The SLO Violation Detector component will send this message when it thinks that there will be a future SLO violation within the prediction horizon. This message will trigger the reconfiguration cycle starting with the Metric Updater sending the current application execution context, i.e. the cached metric values to the Solver Manager, which forwards the application context to the first available Solver actor. SLO Violation messages will only be accepted again once the application is indicated as running normally.

{
  "severity": 0.9064,
  "predictionTime": 1626181860,
  "probability": 0.92246521
}

Application status

AMQ Topic: eu.nebulouscloud.optimiser.controller.app_state

The Optimiser Controller component is sending the application status message to indicate the status of the managed application. The Metric Updater will ignore SLO violation messages unless the application status indicate that the application is running.

{
  "when": "2024-04-17T07:54:00.169580700Z",
  "state":  "NEW" | "RUNNING" | "DEPLOYING" | "RUNNING" | "FAILED" | "DELETED"
}

Metric value update

AMQ Topic: eu.nebulouscloud.monitoring.predicted.{METRIC_NAME}

Every time there is an event happening in the application creating a new measurement the value of the metric will be predicted for a future time point corresponding to the estimated application reconfiguration delay.

{
    "metricValue": 12.34,
    "level": 1,
    "timestamp": 163532341,
    "probability": 0.98,
    "confidence_interval" : [8,15]
    "predictionTime": 163532342,
}

Application Execution Context

AMQ Topic: eu.nebulouscloud.optimiser.solver.context

This message convey the cached metric values by the Metric Updater to the Solver Manager when an SLO Violation message is received from the SLO Violation Detector. It contains the time stamp of the latest metric recorded and the map of all metric names and their values.
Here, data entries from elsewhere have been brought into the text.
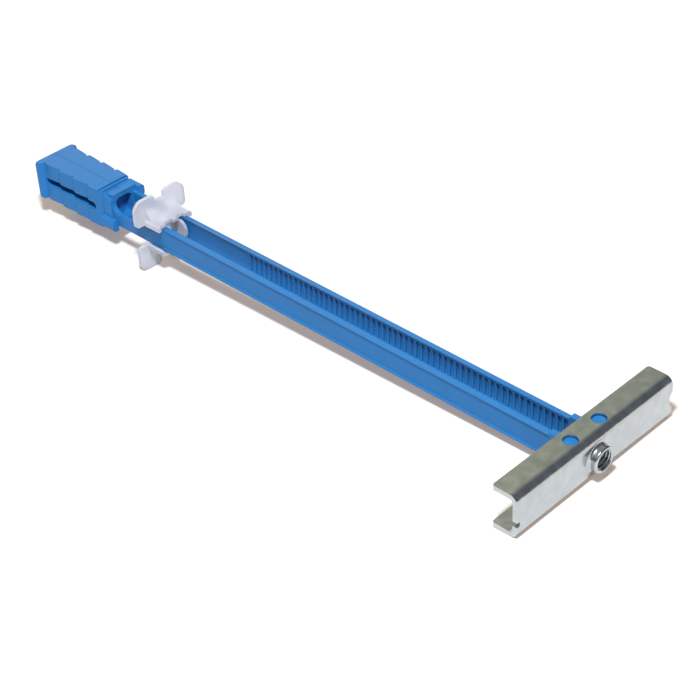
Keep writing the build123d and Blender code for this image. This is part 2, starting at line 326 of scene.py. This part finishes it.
def thread_ridge():
    """Thread inside the collar: a ridge carried along a helix about X, faded out at both ends."""
    length = BORE_END_X - THREAD_END_GAP - THREAD_START_X
    turns = length / THREAD_PITCH
    along = np.linspace(0, 1, int(turns * THREAD_STEPS))[:, None]
    angle = 2 * np.pi * turns * along
    fade = np.clip(np.minimum(along, 1 - along) * turns * FADES_PER_TURN, FADE_FLOOR, 1)
    offset = np.array(RIDGE_OFFSETS)[None, :] * THREAD_PITCH
    height = np.array(RIDGE_HEIGHTS)[None, :] * THREAD_DEPTH
    radius = BORE_RADIUS + THREAD_OVERLAP - height * fade
    x = THREAD_START_X + length * along + offset * fade
    points = np.stack([x, radius * np.cos(angle), radius * np.sin(angle)], -1) * MM
    return grid_mesh("collar_thread", points, ZINC, wrap_v=True)


def pin_end(name, side):
    """End of a hinge pin in a flange hole, above (side 1) or below (side -1) the right lug."""
    inner = FLANGE_INNER_Z - PIN_SUNK
    profile = np.array([
        [0.0, inner],
        [PIN_RADIUS, inner],
        [PIN_RADIUS, PIN_TOP_Z - PIN_CHAMFER],
        [PIN_RADIUS - PIN_CHAMFER_KNEE, PIN_TOP_Z - PIN_CHAMFER_KNEE],
        [PIN_RADIUS - PIN_CHAMFER, PIN_TOP_Z],
        [0.0, PIN_TOP_Z],
    ])
    profile[:, 1] *= side
    points = turned(profile, PIN_STEPS, (PIN_X, -PIN_Y))
    return grid_mesh(name, points, BLUE, wrap_u=True)


def close_holes_and_turn_out(piece):
    """Closes open ends with faces and makes the normals point outwards."""
    work = bmesh.new()
    work.from_mesh(piece.data)
    bmesh.ops.remove_doubles(work, verts=work.verts, dist=FILL_MERGE_METRES)
    bmesh.ops.holes_fill(work, edges=[e for e in work.edges if e.is_boundary], sides=0)
    bmesh.ops.recalc_face_normals(work, faces=work.faces)
    work.to_mesh(piece.data)
    work.free()


def floor_grid():
    """Corners of a plane on which the channel's lower edge and the cap's lower ears stand."""
    slope = (CHANNEL_FOOT[1] - EAR_FOOT[1]) / (CHANNEL_FOOT[0] - EAR_FOOT[0])
    reach = np.array([-FLOOR_REACH, FLOOR_REACH])
    x, y = np.meshgrid(reach, reach, indexing="ij")
    z = CHANNEL_FOOT[1] + slope * (x - CHANNEL_FOOT[0])
    return np.stack([x, y, z], -1) * MM


def white_paper():
    """Floor material: takes shadows, glows to the eye and to gloss, and is clear from below."""
    paper = bpy.data.materials.new("white_paper")
    paper.use_nodes = True
    tree = paper.node_tree
    sheet = tree.nodes["Principled BSDF"]
    sheet.inputs["Base Color"].default_value = (*PAPER_COLOUR, 1)
    sheet.inputs["Roughness"].default_value = 1.0
    sheet.inputs["Specular IOR Level"].default_value = 0.0
    sheet.inputs["Emission Color"].default_value = (*PAPER_GLOW, 1)
    ray = node_of(tree, "ShaderNodeLightPath", (-700, 0))
    spot = node_of(tree, "ShaderNodeTexCoord", (-900, -200))
    away = node_of(tree, "ShaderNodeVectorMath", (-700, -200), operation="LENGTH")
    whiter = node_of(
        tree, "ShaderNodeMapRange", (-500, -200),
        From_Min=GLOW_DISTANCES[0] * MM, From_Max=GLOW_DISTANCES[1] * MM,
        To_Min=GLOW_STRENGTHS[0], To_Max=GLOW_STRENGTHS[1],
    )
    eye_or_gloss = node_of(tree, "ShaderNodeMath", (-500, 0), operation="MAXIMUM")
    shown = node_of(tree, "ShaderNodeMath", (-300, 0), operation="MULTIPLY")
    facing = node_of(tree, "ShaderNodeNewGeometry", (-300, 300))
    clear = node_of(tree, "ShaderNodeBsdfTransparent", (0, -500))
    one_sided = node_of(tree, "ShaderNodeMixShader", (300, 300))
    join(
        tree,
        (spot.outputs["Object"], away.inputs[0]),
        (away.outputs["Value"], whiter.inputs["Value"]),
        (ray.outputs["Is Camera Ray"], eye_or_gloss.inputs[0]),
        (ray.outputs["Is Glossy Ray"], eye_or_gloss.inputs[1]),
        (eye_or_gloss.outputs[0], shown.inputs[0]),
        (whiter.outputs["Result"], shown.inputs[1]),
        (shown.outputs[0], sheet.inputs["Emission Strength"]),
        (facing.outputs["Backfacing"], one_sided.inputs[0]),
        (sheet.outputs["BSDF"], one_sided.inputs[1]),
        (clear.outputs["BSDF"], one_sided.inputs[2]),
        (one_sided.outputs["Shader"], tree.nodes["Material Output"].inputs["Surface"]),
    )
    return paper


def toward(tree, direction, limits, y):
    """Two world nodes: how far a direction points that way, and a smooth step between limits."""
    along = node_of(tree, "ShaderNodeVectorMath", (-600, y), operation="DOT_PRODUCT")
    along.inputs[1].default_value = direction
    step = node_of(
        tree, "ShaderNodeMapRange", (-400, y), interpolation_type="SMOOTHSTEP",
        From_Min=limits[0], From_Max=limits[1],
    )
    tree.links.new(along.outputs["Value"], step.inputs["Value"])
    return along, step


def studio_world():
    """Soft fill, brightest halfway up, with a cooler part, a softbox, and white to the eye."""
    world = bpy.data.worlds.new("studio")
    world.use_nodes = True
    tree = world.node_tree
    where = node_of(tree, "ShaderNodeTexCoord", (-800, 0))
    split = node_of(tree, "ShaderNodeSeparateXYZ", (-600, 0))
    shade = node_of(tree, "ShaderNodeValToRGB", (-400, 0))
    for place, _ in SKY_BANDS[1:-1]:
        shade.color_ramp.elements.new(place)
    for band, (place, colour) in zip(shade.color_ramp.elements, SKY_BANDS):
        band.position = place
        band.color = (*colour, 1)
    to_beyond, beyond_step = toward(tree, BEYOND_DIRECTION, BEYOND_RANGE, -200)
    beyond = node_of(tree, "ShaderNodeMix", (-200, 0), data_type="RGBA")
    beyond.inputs[MIX_B].default_value = (*BEYOND_COLOUR, 1)
    to_softbox, softbox_step = toward(tree, SOFTBOX_DIRECTION, SOFTBOX_RANGE, -400)
    softbox = node_of(tree, "ShaderNodeMix", (0, 0), data_type="RGBA")
    softbox.inputs[MIX_B].default_value = (*SOFTBOX_COLOUR, 1)
    eye = node_of(tree, "ShaderNodeLightPath", (0, 300))
    backdrop = node_of(tree, "ShaderNodeMix", (200, 0), data_type="RGBA")
    backdrop.inputs[MIX_B].default_value = (1, 1, 1, 1)
    join(
        tree,
        (where.outputs["Generated"], split.inputs[0]),
        (split.outputs["Z"], shade.inputs["Fac"]),
        (where.outputs["Generated"], to_beyond.inputs[0]),
        (beyond_step.outputs["Result"], beyond.inputs[0]),
        (shade.outputs["Color"], beyond.inputs[MIX_A]),
        (where.outputs["Generated"], to_softbox.inputs[0]),
        (softbox_step.outputs["Result"], softbox.inputs[0]),
        (beyond.outputs[2], softbox.inputs[MIX_A]),
        (softbox.outputs[2], backdrop.inputs[MIX_A]),
        (eye.outputs["Is Camera Ray"], backdrop.inputs[0]),
        (backdrop.outputs[2], tree.nodes["Background"].inputs["Color"]),
    )
    return world


def key_lamp():
    """Lamp above the camera without falloff, so near that its shadows turn along the anchor."""
    data = bpy.data.lights.new("key", "POINT")
    data.energy = KEY_POWER
    data.shadow_soft_size = KEY_RADIUS * MM
    data.use_nodes = True
    tree = data.node_tree
    even = node_of(tree, "ShaderNodeLightFalloff", (-300, 0), Strength=1.0)
    tree.links.new(even.outputs["Constant"], tree.nodes["Emission"].inputs["Strength"])
    lamp = bpy.data.objects.new("key", data)
    lamp.location = Vector(KEY_PLACE) * MM
    return lamp


def photo_camera():
    """Camera that looks at the target from the given angles and distance, rolled about its axis."""
    flat = math.cos(ELEVATION)
    back = np.array([
        math.cos(AZIMUTH) * flat, math.sin(AZIMUTH) * flat, math.sin(ELEVATION)
    ])
    flat_right = np.array([-math.sin(AZIMUTH), math.cos(AZIMUTH), 0.0])
    flat_up = np.cross(back, flat_right)
    right = flat_right * math.cos(ROLL) + flat_up * math.sin(ROLL)
    up = -flat_right * math.sin(ROLL) + flat_up * math.cos(ROLL)
    data = bpy.data.cameras.new("camera")
    data.sensor_width = SENSOR_WIDTH
    data.lens = FOCAL_PX / PICTURE_WIDTH_PX * SENSOR_WIDTH
    data.clip_start, data.clip_end = CLIP_METRES
    camera = bpy.data.objects.new("camera", data)
    turn = Matrix((right, up, back)).transposed().to_4x4()
    camera.matrix_world = Matrix.Translation(Vector((TARGET + back * DISTANCE) * MM)) @ turn
    return camera


# Solids dressed with rounded edges
channel_skin = softened("toggle_channel", ZINC, 0.1, shortest=0.02)
left_skin = softened("left_strap", BLUE, 0.09, rims=True)
right_skin = softened("right_strap", BLUE, 0.09, rims=True)
cap_skin = softened("wall_cap", NATURAL, 0.12)
for skin, node, body, slot in (
    (channel_skin, "toggle_channel", "channel", "zinc_plated_steel"),
    (left_skin, "left_strap", "left", "blue_plastic"),
    (right_skin, "right_strap", "right", "blue_plastic"),
    (cap_skin, "wall_cap", "cap", "natural_plastic"),
):
    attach(skin, body)
    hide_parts(node)

# Thread in the collar
thread = thread_ridge()
close_holes_and_turn_out(thread)
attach(thread, "channel")

# Ends of the right strap's hinge pins, which stay in the channel's flange holes
for name, side in (("upper_pin_end", 1), ("lower_pin_end", -1)):
    pin = pin_end(name, side)
    close_holes_and_turn_out(pin)
    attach(pin, "channel")

# Floor, world, lamp and camera
floor = grid_mesh("paper_floor", floor_grid(), white_paper())
bpy.context.scene.world = studio_world()
bpy.context.scene.collection.objects.link(key_lamp())
camera = photo_camera()
bpy.context.scene.collection.objects.link(camera)
bpy.context.scene.camera = camera
bpy.context.scene.view_settings.view_transform = "Standard"
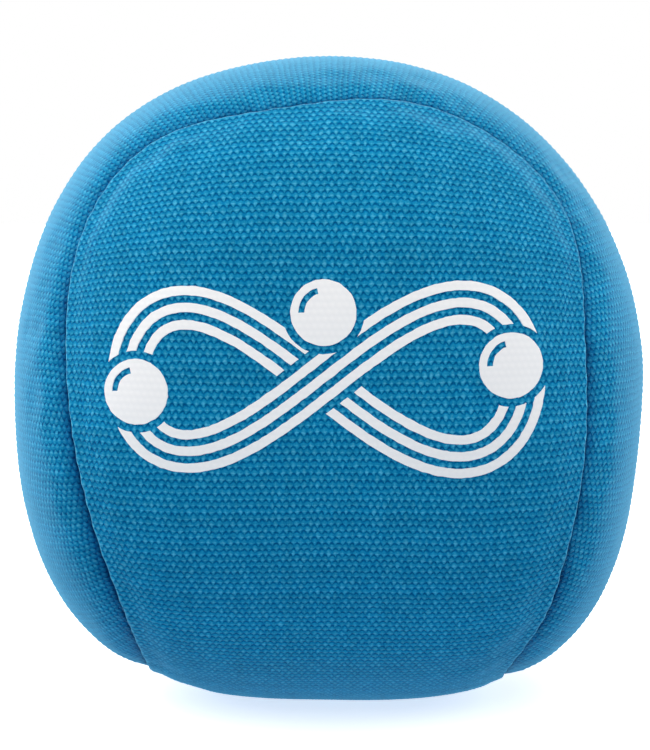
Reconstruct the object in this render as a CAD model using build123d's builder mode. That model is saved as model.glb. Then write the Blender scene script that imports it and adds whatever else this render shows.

There is a small detail in the flag to indicate if the solution should be deployed or not. In order to train various regression functions and the SLO Violation Detector various hypothetical application execution context can be submitted allowing the same solver to calculate the optimal configuration for these hypothetical execution contexts. These training evaluations shall not lead to a reconfiguration of the running application, and therefore the found configuration will only be deployed if the deployment flag is set to true. The Metric Updater will always set the deployment flag to true when submitting the application execution context in response to the SLO Violation detected, and all other training context submitted must have this value set to false.

The message also carries an optional name of the utility function to maximise since there can be multiple utility dimensions that may be separately optimised if one searches for the Pareto front of the multi-objective optimisation problem.

{
    "Timestamp" : <Time of the most recent metric update>,
    "ObjectiveFunction" : <Name of the objective function to use>,
    "ExecutionContext" : {
	<metric name 1> : <metric value>,
        <metric name 2> : <metric value>,
        ...
     },
     "DeploySolution" : "true"| "false"
}

Solution

AMQ Topic: eu.nebulouscloud.optimiser.solver.solution

The solution message is sent by the Execution Manger when the solver working on a particular application execution context returns the new configuration with values assigned to all variables of the problem. The time stamp is the unique key for matching the application execution with the produced solution. The flag to indicate whether the Optimiser Controller will deploy this solution or not is copied from the application execution context message.

The solution will be optimal with respect to the utility function provided as the objective function of the application execution context message, and if no objective function was explicitly indicated the default objective function will be used for the optimisation. The value of the other objective functions present in the optimisation problem will just be evaluated for the solution found for the requested or default objective function.

{
  "Timestamp" : <Timestamp taken from the application execution context message>,
  "ObjectiveFunction" : <Name of the objective function optimized>,
  "ObjectiveValues" : {
      <Objective function 1> : <Value>,
      <Objective function 2> : <Value>,
      ...
  },
  "VariableValues" : {
      <Variable 1> : <Value>,
      <Variable 2> : <Value>,
      ...
  },
  "DeploySolution" : true | false
}

Data File

AMQ Topic: eu.nebulouscloud.optimiser.solver.data

The data file message contains a file name and the content of a problem specific data file to be loaded by the solver to set temporal parameters for the optimisation problem. Typically these are regression function coefficients or parameters allowing the solver to compute performance indicators to predict the performance aspects of a solution candidate. Based on the assessment of the current situation, some external component like the performance module may estimate these coefficients, and communicate them in a data message to be used by the solver.

{
  "FileName" : <The file name>,
  "FileContent" : <Content of the data file>
}

Implementation

The three concurrent actors are implemented as Theron++ Actors each running in their own thread. In addtion, the Theron++ communication library is used which also uses four additional actors to ensure that outbound and inbound messages can be handled as concurrently as possible. The AMQ protocol interface implemented by Theron++ is based on the Qpid Proton library. There is a separate thread to handle the AMQ interface.

The Solver Component actors and the Theron++ library uses features of the latest version of the C++ standard and its standard template library, now C++23. It should therefore be possible to compile the Solver Component with any recent compatible compiler.

The AMPL Solver actor uses the AMPL C++ Application Programming Interface (API) to parse and interpret the constraint optimisation problem file, and to call the back-end mathematical program solvers

License

The software is copyleft open source provided under the Mozilla Public License version 2.0.